Do this
Restate every line of the material, word for word.

Items listed in a dataset:

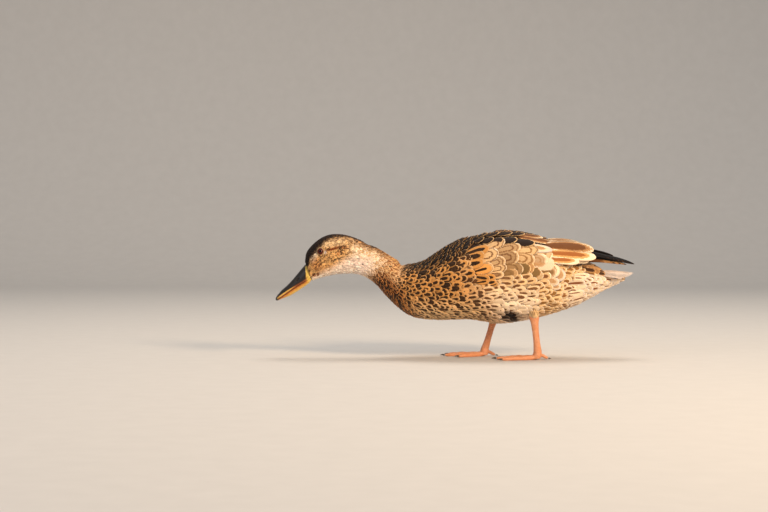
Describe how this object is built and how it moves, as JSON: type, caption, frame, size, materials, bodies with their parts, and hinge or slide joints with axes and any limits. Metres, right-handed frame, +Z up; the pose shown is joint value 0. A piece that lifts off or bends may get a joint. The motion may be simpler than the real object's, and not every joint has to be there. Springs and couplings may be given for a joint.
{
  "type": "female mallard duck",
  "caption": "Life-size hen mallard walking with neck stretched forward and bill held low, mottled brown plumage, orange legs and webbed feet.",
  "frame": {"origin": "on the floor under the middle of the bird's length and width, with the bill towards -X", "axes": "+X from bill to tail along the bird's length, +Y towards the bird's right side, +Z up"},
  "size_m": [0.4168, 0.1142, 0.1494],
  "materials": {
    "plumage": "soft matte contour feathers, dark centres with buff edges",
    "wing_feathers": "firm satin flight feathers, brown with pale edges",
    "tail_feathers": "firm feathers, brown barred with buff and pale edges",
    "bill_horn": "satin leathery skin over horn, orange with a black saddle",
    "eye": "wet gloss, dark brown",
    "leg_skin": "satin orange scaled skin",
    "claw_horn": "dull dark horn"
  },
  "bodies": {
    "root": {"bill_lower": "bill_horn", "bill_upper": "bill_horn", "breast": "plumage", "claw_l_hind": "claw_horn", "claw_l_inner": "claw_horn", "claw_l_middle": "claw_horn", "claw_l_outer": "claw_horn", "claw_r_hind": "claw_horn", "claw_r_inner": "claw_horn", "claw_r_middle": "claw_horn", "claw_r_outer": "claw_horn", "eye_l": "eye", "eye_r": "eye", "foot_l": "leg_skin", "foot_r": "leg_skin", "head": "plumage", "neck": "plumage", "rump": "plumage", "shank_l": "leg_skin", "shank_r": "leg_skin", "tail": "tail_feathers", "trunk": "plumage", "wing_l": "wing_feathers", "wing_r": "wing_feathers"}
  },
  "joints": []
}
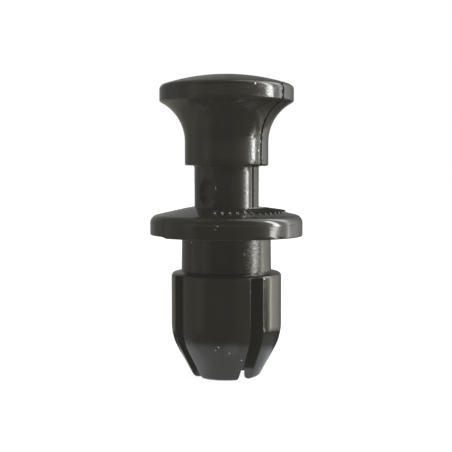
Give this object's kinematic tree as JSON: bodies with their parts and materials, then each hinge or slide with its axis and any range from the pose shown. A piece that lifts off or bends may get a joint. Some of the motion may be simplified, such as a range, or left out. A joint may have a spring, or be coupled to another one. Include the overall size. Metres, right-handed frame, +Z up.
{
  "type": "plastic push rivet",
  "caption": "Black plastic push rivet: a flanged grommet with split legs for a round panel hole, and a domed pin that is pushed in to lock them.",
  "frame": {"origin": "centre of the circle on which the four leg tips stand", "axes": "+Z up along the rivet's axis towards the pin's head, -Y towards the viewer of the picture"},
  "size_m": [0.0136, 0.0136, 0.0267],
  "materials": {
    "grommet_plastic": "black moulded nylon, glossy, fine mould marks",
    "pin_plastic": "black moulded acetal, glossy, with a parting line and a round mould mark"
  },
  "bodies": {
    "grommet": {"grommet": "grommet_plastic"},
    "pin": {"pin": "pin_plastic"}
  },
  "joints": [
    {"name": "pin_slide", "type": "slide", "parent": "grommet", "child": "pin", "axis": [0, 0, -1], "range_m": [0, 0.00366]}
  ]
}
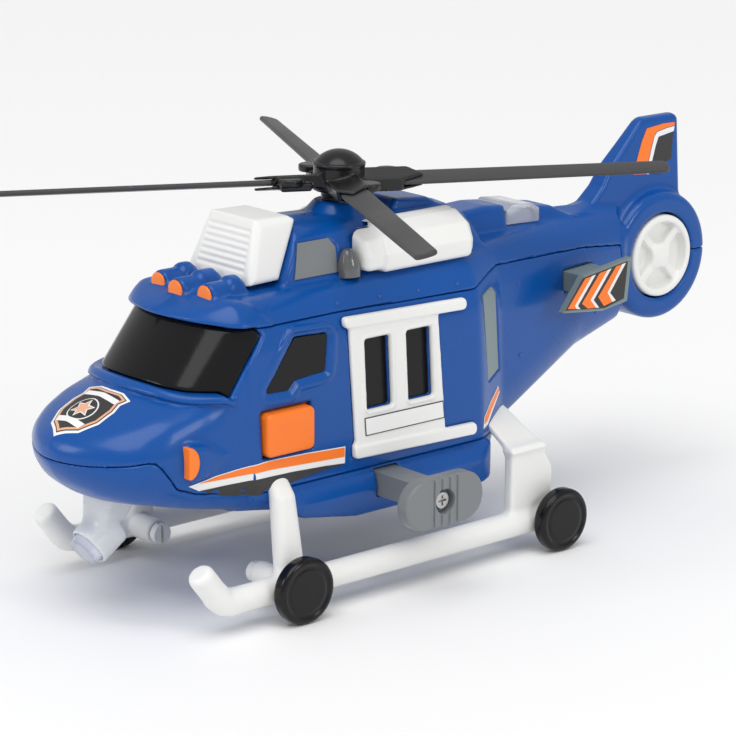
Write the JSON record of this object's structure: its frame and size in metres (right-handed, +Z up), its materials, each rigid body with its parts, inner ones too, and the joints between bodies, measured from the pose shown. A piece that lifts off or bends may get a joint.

Expected output
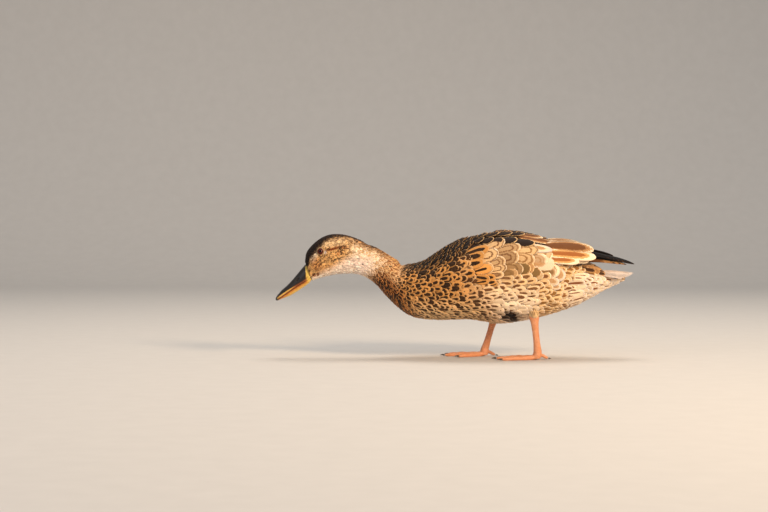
Describe how this object is built and how it moves, as JSON: type, caption, frame, size, materials, bodies with their parts, and hinge or slide joints with axes and any limits. Metres, right-handed frame, +Z up; the pose shown is joint value 0. A piece that lifts off or bends may get a joint. The motion may be simpler than the real object's, and not every joint has to be there. Springs and couplings may be given for a joint.
{
  "type": "female mallard duck",
  "caption": "Life-size hen mallard walking with neck stretched forward and bill held low, mottled brown plumage, orange legs and webbed feet.",
  "frame": {"origin": "on the floor under the middle of the bird's length and width, with the bill towards -X", "axes": "+X from bill to tail along the bird's length, +Y towards the bird's right side, +Z up"},
  "size_m": [0.4168, 0.1142, 0.1494],
  "materials": {
    "plumage": "soft matte contour feathers, dark centres with buff edges",
    "wing_feathers": "firm satin flight feathers, brown with pale edges",
    "tail_feathers": "firm feathers, brown barred with buff and pale edges",
    "bill_horn": "satin leathery skin over horn, orange with a black saddle",
    "eye": "wet gloss, dark brown",
    "leg_skin": "satin orange scaled skin",
    "claw_horn": "dull dark horn"
  },
  "bodies": {
    "root": {"bill_lower": "bill_horn", "bill_upper": "bill_horn", "breast": "plumage", "claw_l_hind": "claw_horn", "claw_l_inner": "claw_horn", "claw_l_middle": "claw_horn", "claw_l_outer": "claw_horn", "claw_r_hind": "claw_horn", "claw_r_inner": "claw_horn", "claw_r_middle": "claw_horn", "claw_r_outer": "claw_horn", "eye_l": "eye", "eye_r": "eye", "foot_l": "leg_skin", "foot_r": "leg_skin", "head": "plumage", "neck": "plumage", "rump": "plumage", "shank_l": "leg_skin", "shank_r": "leg_skin", "tail": "tail_feathers", "trunk": "plumage", "wing_l": "wing_feathers", "wing_r": "wing_feathers"}
  },
  "joints": []
}
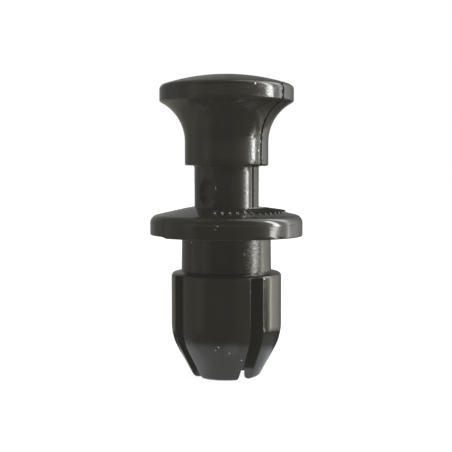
Give this object's kinematic tree as JSON: bodies with their parts and materials, then each hinge or slide with its axis and any range from the pose shown. A piece that lifts off or bends may get a joint. Some of the motion may be simplified, such as a range, or left out. A joint may have a spring, or be coupled to another one. Include the overall size. Metres, right-handed frame, +Z up.
{
  "type": "plastic push rivet",
  "caption": "Black plastic push rivet: a flanged grommet with split legs for a round panel hole, and a domed pin that is pushed in to lock them.",
  "frame": {"origin": "centre of the circle on which the four leg tips stand", "axes": "+Z up along the rivet's axis towards the pin's head, -Y towards the viewer of the picture"},
  "size_m": [0.0136, 0.0136, 0.0267],
  "materials": {
    "grommet_plastic": "black moulded nylon, glossy, fine mould marks",
    "pin_plastic": "black moulded acetal, glossy, with a parting line and a round mould mark"
  },
  "bodies": {
    "grommet": {"grommet": "grommet_plastic"},
    "pin": {"pin": "pin_plastic"}
  },
  "joints": [
    {"name": "pin_slide", "type": "slide", "parent": "grommet", "child": "pin", "axis": [0, 0, -1], "range_m": [0, 0.00366]}
  ]
}
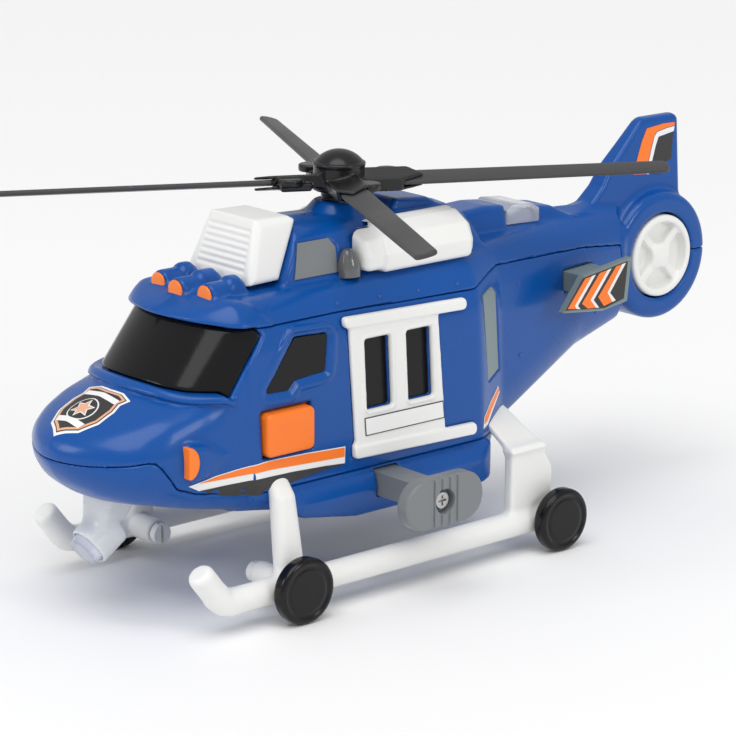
Write the JSON record of this object's structure: its frame and size in metres (right-handed, +Z up), its materials, each rigid body with its parts, inner ones too, and the joints between bodies, measured from the pose shown. A piece that lifts off or bends may get a joint.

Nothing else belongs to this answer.